## The input
+++

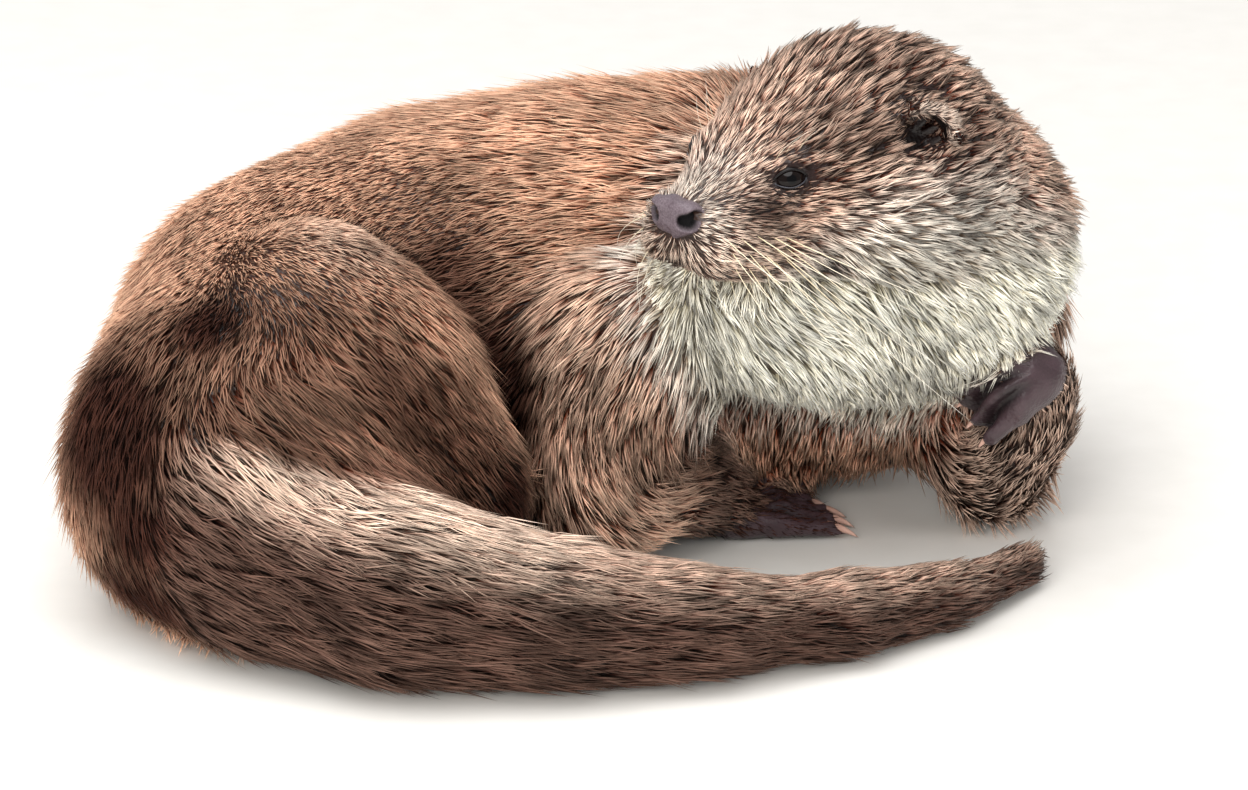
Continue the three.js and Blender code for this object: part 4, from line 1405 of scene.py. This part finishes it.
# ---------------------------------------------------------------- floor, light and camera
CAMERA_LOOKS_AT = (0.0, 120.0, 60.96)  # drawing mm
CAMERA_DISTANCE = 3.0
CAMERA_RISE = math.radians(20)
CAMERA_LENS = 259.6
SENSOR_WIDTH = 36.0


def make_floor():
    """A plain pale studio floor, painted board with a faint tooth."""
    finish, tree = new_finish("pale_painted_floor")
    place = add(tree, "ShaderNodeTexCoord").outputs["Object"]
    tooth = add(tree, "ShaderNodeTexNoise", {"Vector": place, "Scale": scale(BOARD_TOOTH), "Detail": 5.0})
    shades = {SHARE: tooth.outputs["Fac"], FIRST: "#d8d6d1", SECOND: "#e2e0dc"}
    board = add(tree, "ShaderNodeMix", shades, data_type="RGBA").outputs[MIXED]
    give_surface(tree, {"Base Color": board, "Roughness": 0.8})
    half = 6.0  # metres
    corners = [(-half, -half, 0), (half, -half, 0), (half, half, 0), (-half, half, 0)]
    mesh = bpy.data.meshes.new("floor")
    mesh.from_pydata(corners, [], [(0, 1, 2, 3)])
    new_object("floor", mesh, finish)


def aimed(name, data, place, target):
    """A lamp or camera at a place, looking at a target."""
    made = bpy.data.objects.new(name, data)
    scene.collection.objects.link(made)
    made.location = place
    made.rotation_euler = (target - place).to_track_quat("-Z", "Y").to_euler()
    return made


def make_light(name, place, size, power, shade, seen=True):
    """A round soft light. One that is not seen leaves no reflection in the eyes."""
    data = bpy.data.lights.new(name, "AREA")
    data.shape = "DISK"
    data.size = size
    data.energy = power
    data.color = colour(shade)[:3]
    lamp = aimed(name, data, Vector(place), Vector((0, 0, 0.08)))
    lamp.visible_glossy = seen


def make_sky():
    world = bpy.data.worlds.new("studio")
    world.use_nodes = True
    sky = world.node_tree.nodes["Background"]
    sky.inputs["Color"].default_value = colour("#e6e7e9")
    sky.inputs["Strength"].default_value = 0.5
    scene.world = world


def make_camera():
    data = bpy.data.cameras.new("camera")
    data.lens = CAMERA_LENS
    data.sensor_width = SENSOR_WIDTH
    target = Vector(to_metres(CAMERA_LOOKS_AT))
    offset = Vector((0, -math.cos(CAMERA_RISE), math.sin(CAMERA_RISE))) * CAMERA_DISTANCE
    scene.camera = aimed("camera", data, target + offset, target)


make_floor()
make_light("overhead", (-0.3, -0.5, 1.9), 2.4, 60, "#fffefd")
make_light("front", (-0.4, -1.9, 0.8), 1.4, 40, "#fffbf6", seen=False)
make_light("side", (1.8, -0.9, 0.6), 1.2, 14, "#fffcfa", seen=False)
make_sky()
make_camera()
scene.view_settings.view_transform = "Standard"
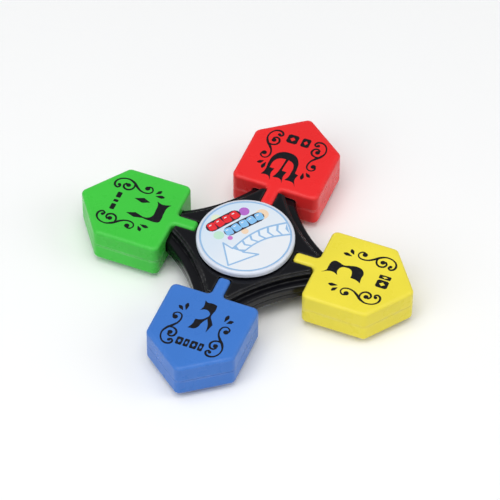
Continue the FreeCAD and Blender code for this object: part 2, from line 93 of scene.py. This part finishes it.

+++

## Task to carry out
Reproduce word for word the lines of the records above, beginning at the first and ending with the line where "lamp.visible_glossy = seen" appears, and nothing past it.

## Task output
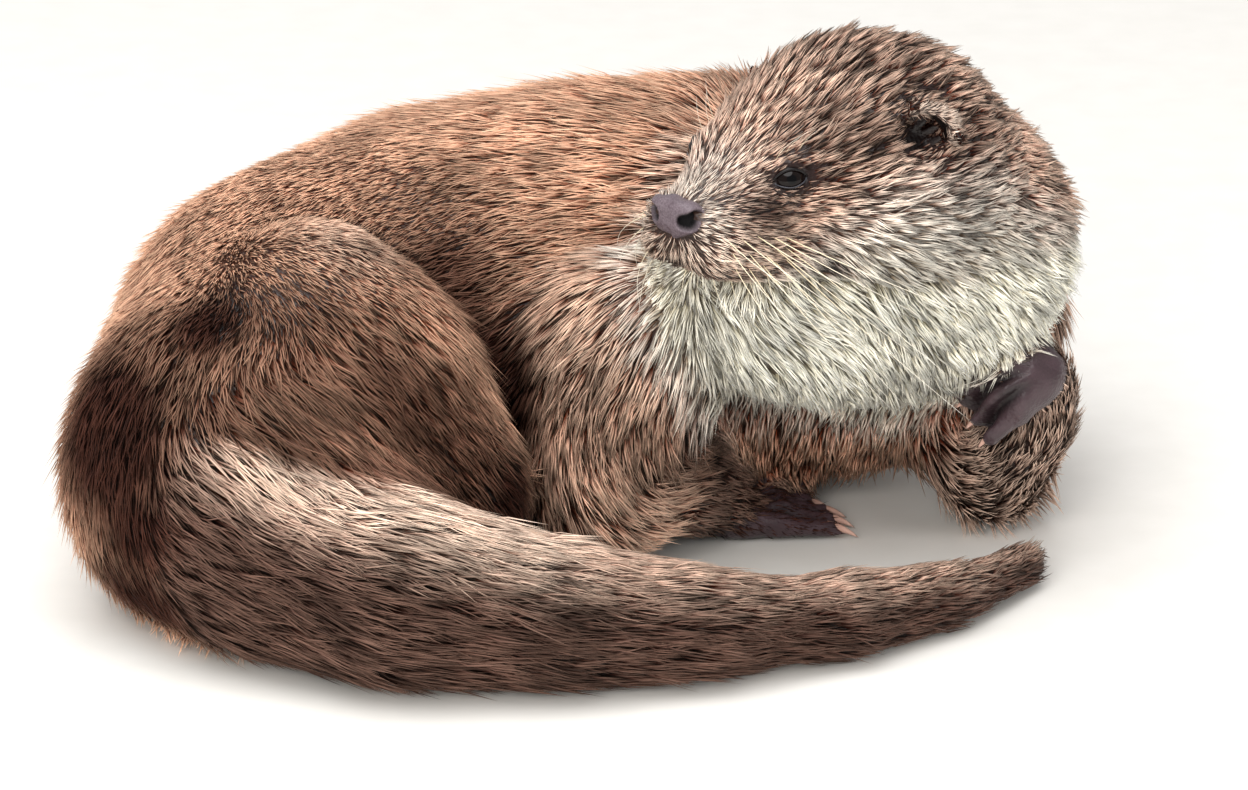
Continue the three.js and Blender code for this object: part 4, from line 1405 of scene.py. This part finishes it.
# ---------------------------------------------------------------- floor, light and camera
CAMERA_LOOKS_AT = (0.0, 120.0, 60.96)  # drawing mm
CAMERA_DISTANCE = 3.0
CAMERA_RISE = math.radians(20)
CAMERA_LENS = 259.6
SENSOR_WIDTH = 36.0


def make_floor():
    """A plain pale studio floor, painted board with a faint tooth."""
    finish, tree = new_finish("pale_painted_floor")
    place = add(tree, "ShaderNodeTexCoord").outputs["Object"]
    tooth = add(tree, "ShaderNodeTexNoise", {"Vector": place, "Scale": scale(BOARD_TOOTH), "Detail": 5.0})
    shades = {SHARE: tooth.outputs["Fac"], FIRST: "#d8d6d1", SECOND: "#e2e0dc"}
    board = add(tree, "ShaderNodeMix", shades, data_type="RGBA").outputs[MIXED]
    give_surface(tree, {"Base Color": board, "Roughness": 0.8})
    half = 6.0  # metres
    corners = [(-half, -half, 0), (half, -half, 0), (half, half, 0), (-half, half, 0)]
    mesh = bpy.data.meshes.new("floor")
    mesh.from_pydata(corners, [], [(0, 1, 2, 3)])
    new_object("floor", mesh, finish)


def aimed(name, data, place, target):
    """A lamp or camera at a place, looking at a target."""
    made = bpy.data.objects.new(name, data)
    scene.collection.objects.link(made)
    made.location = place
    made.rotation_euler = (target - place).to_track_quat("-Z", "Y").to_euler()
    return made


def make_light(name, place, size, power, shade, seen=True):
    """A round soft light. One that is not seen leaves no reflection in the eyes."""
    data = bpy.data.lights.new(name, "AREA")
    data.shape = "DISK"
    data.size = size
    data.energy = power
    data.color = colour(shade)[:3]
    lamp = aimed(name, data, Vector(place), Vector((0, 0, 0.08)))
    lamp.visible_glossy = seen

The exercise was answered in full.